Guest Post: Web Product Management 101 for “Offline” Managers
Great! This blog post is written especially for you!
Be aware: The fact that you are about to manage a web site really changes a lot in your product strategy and the management processes that you know from “offline” products. I have prepared a crash course for you – defining terms and phrases that you will need to understand as part of your web product management role:
CPC, PPC etc.
Due to the fact that there are many different kinds of business models that exist in the web world, a lot of abbreviations have become very common (I am not really sure if that is a good thing…), particularly when it comes to advertising!
Most common is PPC (Pay per Click) which describes a model where the advertiser is charged only when a user clicks on their ad. Google Adwords is the most well known example of this. The payment amount or CPC (Cost per Click) defines the price paid by the advertiser for each click.
Even if your business model will not be advertising-based, the day will come that you either want to advertise your product on other sites or that you want to implement some advertising model on your site. You will need to understand the common models to avoid (expensive) mistakes.
A website has to be up and running all the time, and there can be numerous backend servers and database needed to do this. You’ll need to schedule regular maintenance time to handle patches and upgrades. But, if you encounter a large bug on your production site or the site is not working at all, you might need to interrupt the usual release cycle and schedule an emergency deploy to fix urgent problems. In the worst case you will have to adjust the timings of your product plan because of these events.
In “offline” product management you basically have to think about how to create a great user experience. In web product management you have to think about search engines, too. Unfortunately users and crawler bots don´t always have the same needs which makes SEO (search engine optimization) quite interesting. SEO is the process of improving traffic to your site from search engines.
Important: Do not get the idea that you can completely outsource this! The majority of modern internet business models are based on good SEO, and your product planning will be affected by SEO requirements right from the start!
Private Beta / Public Beta
That is possibly one of the biggest luxuries that you will have as a web product manager. You can launch your product while it is still in beta-state.

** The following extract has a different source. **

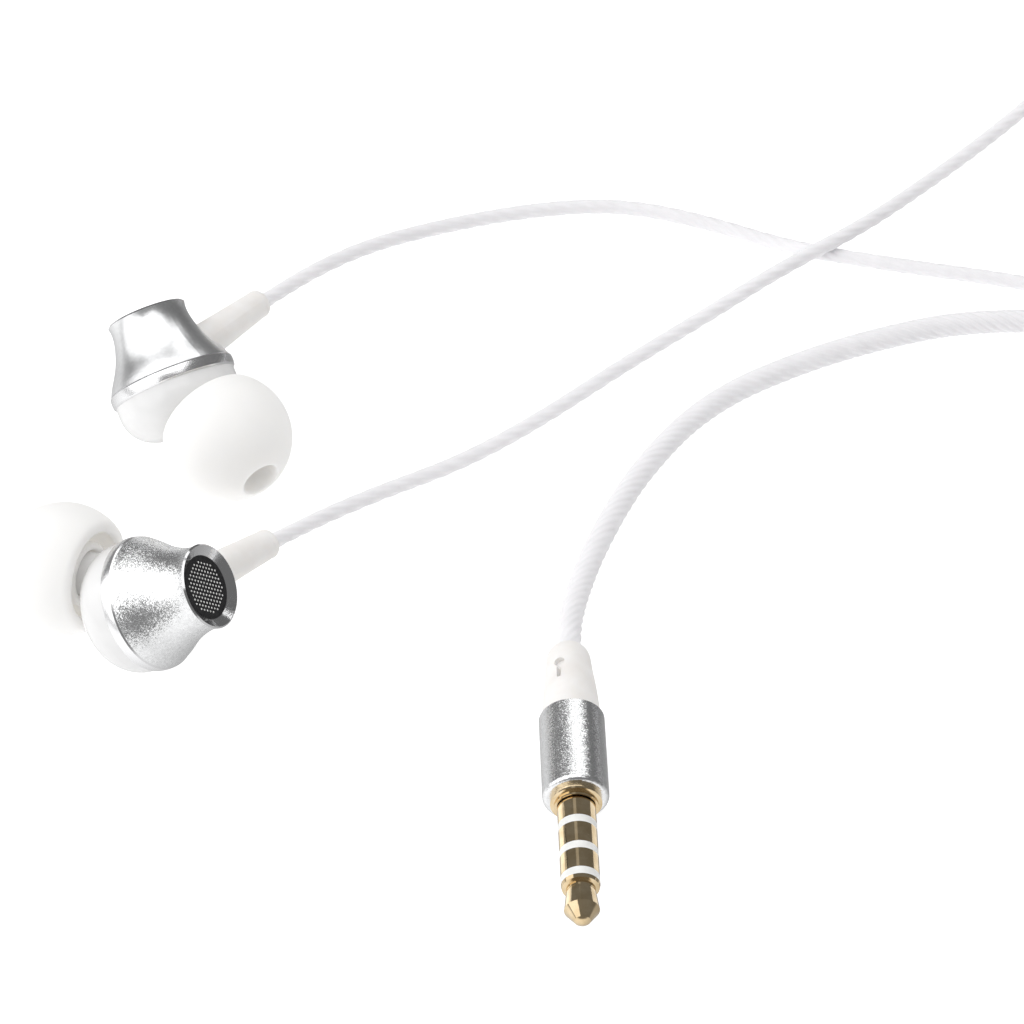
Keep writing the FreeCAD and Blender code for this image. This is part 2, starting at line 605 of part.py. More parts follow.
def plug_boot():
    """Bullet-shaped strain relief with a keyhole slot."""
    rear = -BARREL_LENGTH - PLUG_BOOT_LENGTH
    bore = MAIN_RADIUS + 0.05
    edges = lines([(bore, rear), (1.48, rear)])
    edges.append(curve([(1.48, rear), (1.86, rear + 0.5), (2.15, rear + 2.0), (2.48, rear + 5.2),
                        (2.72, -BARREL_LENGTH)]))
    edges += lines([(2.72, -BARREL_LENGTH), (bore, -BARREL_LENGTH), (bore, rear)])
    head = Part.makeCylinder(0.52, 2, Vec(0, 1.65, rear + 3.1), Vec(0, 1, 0))
    stem = Part.makeBox(0.44, 2, 2.0, Vec(-0.22, 1.65, rear + 3.1))
    slot = head.fuse(stem)
    slot.rotate(AXIS_START, Z_AXIS, SLOT_TURN)
    return spun(edges).cut(slot)


def plug_barrel():
    """Aluminium sleeve with a rounded front edge."""
    edges = lines([(JACK_NECK, 0), (2.62, 0)])
    edges.append(arc((2.62, 0), (2.90, -0.12), (BARREL_RADIUS, -0.42)))
    edges += lines([(BARREL_RADIUS, -0.42), (BARREL_RADIUS, 0.18 - BARREL_LENGTH), (2.86, -BARREL_LENGTH),
                    (BARREL_BORE, -BARREL_LENGTH), (BARREL_BORE, -BARREL_FRONT_WALL),
                    (JACK_NECK, -BARREL_FRONT_WALL), (JACK_NECK, 0)])
    return spun(edges)


def plug_collar():
    """Stepped gold shoulder on the barrel's front."""
    (wide, step), (narrow, front) = COLLAR_STEPS
    return spun(lines([(JACK_NECK, 0), (wide, 0), (wide, step), (narrow, step + 0.07), (narrow, front),
                       (JACK_NECK, front), (JACK_NECK, 0)]))


def plug_tip(start):
    """Bulb with a waist behind it and a conical nose, and the rod that carries it."""
    waist = 1.32
    bulb = 1.58
    nose = 0.72
    crease = JACK_LENGTH - 1.42
    nose_end = JACK_LENGTH - 0.24
    edges = lines([(0, JACK_ROOT), (TIP_ROD_RADIUS, JACK_ROOT), (TIP_ROD_RADIUS, start),
                   (JACK_RADIUS, start), (JACK_RADIUS - 0.08, start + 0.35), (waist, JACK_LENGTH - 3.75),
                   (waist, JACK_LENGTH - 3.35), (bulb, crease), (nose, nose_end)])
    edges.append(cap(nose, nose_end, JACK_LENGTH))
    edges += lines([(0, JACK_LENGTH), (0, JACK_ROOT)])
    return spun(edges)


def plug():
    """Four-pole 3.5 mm plug: tip, two rings and sleeve between insulators, then collar and barrel."""
    gaps = [(low, low + INSULATOR_WIDTH) for low in INSULATOR_PLACES]
    sleeve = tube(JACK_NECK, JACK_BORE, JACK_ROOT, JACK_START)
    sleeve = sleeve.fuse(tube(JACK_RADIUS, JACK_BORE, JACK_START, gaps[0][0])).removeSplitter()
    insulators = [tube(JACK_RADIUS, JACK_BORE, low, high) for low, high in gaps]
    pieces = {
        "plug_barrel": plug_barrel(),
        "plug_boot": plug_boot(),
        "plug_collar": plug_collar(),
        "plug_sleeve": sleeve,
        "plug_ring_back": tube(JACK_RADIUS, JACK_BORE, gaps[0][1], gaps[1][0]),
        "plug_ring_front": tube(JACK_RADIUS, JACK_BORE, gaps[1][1], gaps[2][0]),
        "plug_tip": plug_tip(gaps[-1][1]),
        "plug_insulators": Part.makeCompound(insulators),
    }
    for name, shape in pieces.items():
        placed = shape.copy()
        placed.Placement = plug_placement()
        nodes[name] = placed


def main():
    for ear, place in EAR_PLACES.items():
        for name, shape in ear_pieces(place["side"]).items():
            placed = shape.copy()
            placed.Placement = ear_placement(place).multiply(placed.Placement)
            nodes[ear + "_" + name] = placed
    cords()
    remote()
    splitter()
    plug()
    os.makedirs("parts", exist_ok=True)
    for name, shape in nodes.items():
        shape.exportStep("parts/" + name + ".step")
    print(len(nodes), "nodes")


main()
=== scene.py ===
"""Looks of the wired earphones: camera, cords, ear tips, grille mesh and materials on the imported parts."""

import json
from math import asin, cos, pi, radians, sin, sqrt, tau

import bpy
from mathutils import Matrix, Vector, noise


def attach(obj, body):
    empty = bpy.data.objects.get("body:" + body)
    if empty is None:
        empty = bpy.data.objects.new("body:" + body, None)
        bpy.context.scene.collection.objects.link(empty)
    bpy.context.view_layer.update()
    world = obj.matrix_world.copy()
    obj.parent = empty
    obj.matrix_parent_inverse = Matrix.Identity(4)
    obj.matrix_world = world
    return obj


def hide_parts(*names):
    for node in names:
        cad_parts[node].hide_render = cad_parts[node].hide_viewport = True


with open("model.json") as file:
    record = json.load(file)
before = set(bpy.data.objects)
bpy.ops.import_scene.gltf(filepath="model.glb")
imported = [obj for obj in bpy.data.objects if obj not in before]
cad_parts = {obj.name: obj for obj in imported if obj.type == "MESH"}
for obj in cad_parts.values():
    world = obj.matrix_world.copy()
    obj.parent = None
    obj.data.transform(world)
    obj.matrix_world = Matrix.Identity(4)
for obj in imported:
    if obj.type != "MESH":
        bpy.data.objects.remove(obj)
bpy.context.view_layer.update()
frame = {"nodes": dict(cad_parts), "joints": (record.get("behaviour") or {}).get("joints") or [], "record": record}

MM = 0.001
ROOT = "earphones"
EARS = ("right", "left")

# ---------------------------------------------------------------- camera
LOOK_AT = Vector((34.75, 0.16, 0)) * MM
VIEW_DISTANCE = 360 * MM
VIEW_ELEVATION = 45.48
VIEW_ANGLE = 15.8

# ---------------------------------------------------------------- light: radiances, 1 is the picture's white
SOFTBOX = 1.45
SIDE_SOFTBOX = 1.25
GOLD_EDGE = 0.80              # under the table, mirrored in the sides of the plug's gold
GOLD_STREAK = 0.25
WHITE_FILL = 0.50             # from the right, on everything but aluminium and gold
FLOOR_GLOW = 0.78
BRIGHT_SIDE = Vector((-0.60, -0.75, 0.0)).normalized()
ROOM = (0.17, 0.24)           # above the table, away from the bright side and towards it
MIRRORED_TABLE = (0.24, 1.36)  # below, as gloss and metal mirror it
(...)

You just put a “beta” label beside your logo and a feedback-button somewhere prominently on your page and see what happens – this is called “public beta”. If that is too crazy for you then you can password-protect your site and only share it with selected users – that is a “private beta”.
Very important: Get the idea out of your head that your product needs to be perfect before you can launch it! There are many minimalistic and half-backed products out there that are pretty successful. Early release beats perfectionism and the minimum viable product beats the over-featured product. Remember the early days of Twitter?
Well this has nothing to do with food! In the web a cookie is just a piece of data that will be saved at the client computer. A bunch of very common features rely on cookies such as online-shopping or login-sessions etc. It’s important for you to know that features that rely on cookies can be very painful to test because the features can behave differently depending on the client´s configuration of browsers etc.
“See you at 2 am!”
Well, in theory you can release a new version of your web product at any time you want. But maybe you don´t want to risk downtime during the peak periods of the website. So for bigger releases and maintenance operations, the early morning might be the only time-frame of the day with low traffic …and you and your team are working hard while everybody else is sleeping! If your website has a huge amount of traffic you might even consider to launch at the weekends, because usually the traffic is lower during those times.
Creating a useful user interface for websites is a hard job. In the offline world you “only” have to think about which operating system and screen resolutions your target customers have. In the web you also have to worry about different browser versions, browser security & privacy settings, pop-up blockers etc. It is almost impossible to create a complex website that will work with all browsers.
My recommendation: Focus on the most popular browsers and be minimalistic with the product features. The best way to figure out which browser your web product needs to support is to take a look in your web analytics. The diversity of browsers can vary significantly depending on the target group or target-country of your website. At minimum, your site should support Firefox, Internet Explorer (even the old IE 6 is still a common browser) and Chrome.
You will have lots of information about the users of your product – for free! Google Analytics is the most common free web analytics tool that will provide interesting information about your users. For example: number of visits, pageviews, average time on page, country, browser version, screen resolution, bounce rate, top landing pages and much more. Get familiar with these analytics tools and identify the strong and weak points of your product!
Even in the age of high-speed internet connections you need to have a fast website! Not only do users like fast websites, search engines love them as well! Listen to what Matt Cutts from Google says about this:
I hope this crash course will be helpful for you to kick-start your web product manager career!